How to implement circle detection by using circle equation?

2
votes

I am trying to implement circular hough transform by equation, r = sqrt((x-h)^2-(y-k)^2) for detecting circle from image.

I applied list of step like Gaussian Blur, canny. After that i am not getting how to implement above equation if radius and boundary points are available. After implementation i will get accumulator space which contain radius and center of detected circle. I want to implement with out HoughCircle function of opencv. Is there any idea which can help me?It's taking so much time.

import numpy as np
import cv2
import math

image = cv2.imread(imagepath)

h, w = image.shape[:2]
print h, w

grayimg = cv2.cvtColor(image,cv2.COLOR_BGR2GRAY)

bimg = cv2.bilateralFilter(grayimg, 5, 175, 175)
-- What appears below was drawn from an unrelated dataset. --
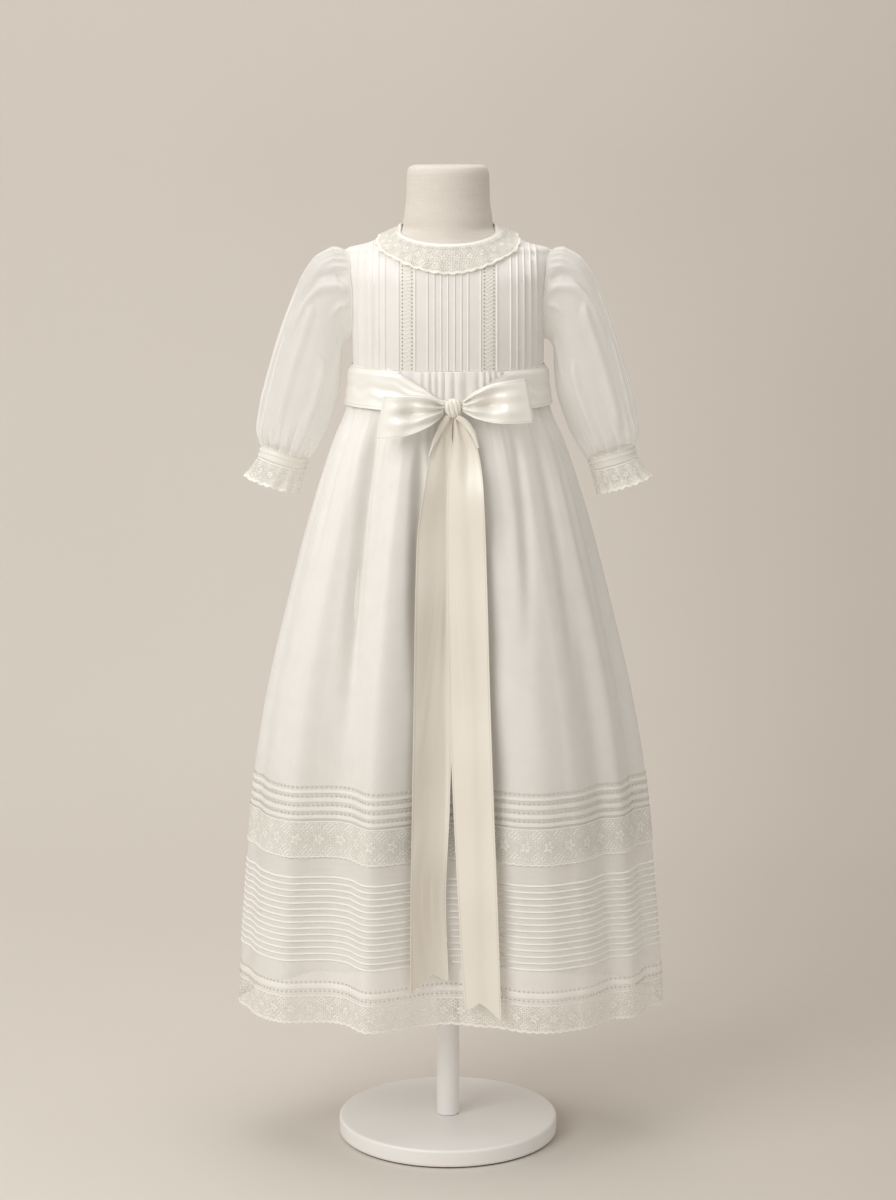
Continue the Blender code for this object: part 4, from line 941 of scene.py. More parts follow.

cann = cv2.Canny(bimg,100,200)

pixel = np.argwhere(cann == 255)


accum = []
ct = 0
for r in range(10,21):
    for h in range(0,20):
        for k in range(0,20):
            for p in pixel:
                print r,h,k,p
                xpart = (h - p[0])**2
                ypart = (k - p[1])**2
                rhs = xpart + ypart
                lhs = r * r
                if(lhs == rhs):
                    accum.append((r,(h,k),p))

print len(accum)
cv2.waitKey(0)
1
pythonopencvgeometry
Your question is a bit unclear, Can you please explain more on this ? - ZdaR
look at Hough transforms - Rosa Gronchi
@ Rosa Gronchi I want to implement with out hough transform. - Zara
@ZdaR Consider one image which contains circle matrix. I want to implement given equation for circle detection. For above equation, x and y are boundary points of edge detected image and h,k can be every point on image. if above equation is satisfied it will result center value and radius of circle. For this scenario, radius is 10 to 20. - Zara
@Zara you're already using the Hough transform (from pixel space to equation parameters space) ... ;) - Miki

1 Answers

0
votes

Still some ugradation require in this code to make process fast for accumulator space. 

accum = [[[0 for r in range(10,21)]for h in range(0,30)]for k in range(0,30)]
print accum
ct = 0
for r in range(10,21):
    for h in range(0,30):
        for k in range(0,30):
            for p in pixel:
                #print r,h,k,p
                xpart = (h - p[0])**2
                ypart = (k - p[1])**2
                rhs = xpart + ypart
                lhs = r * r
                if(lhs == rhs):
                    accum[k][h][r-10] += 1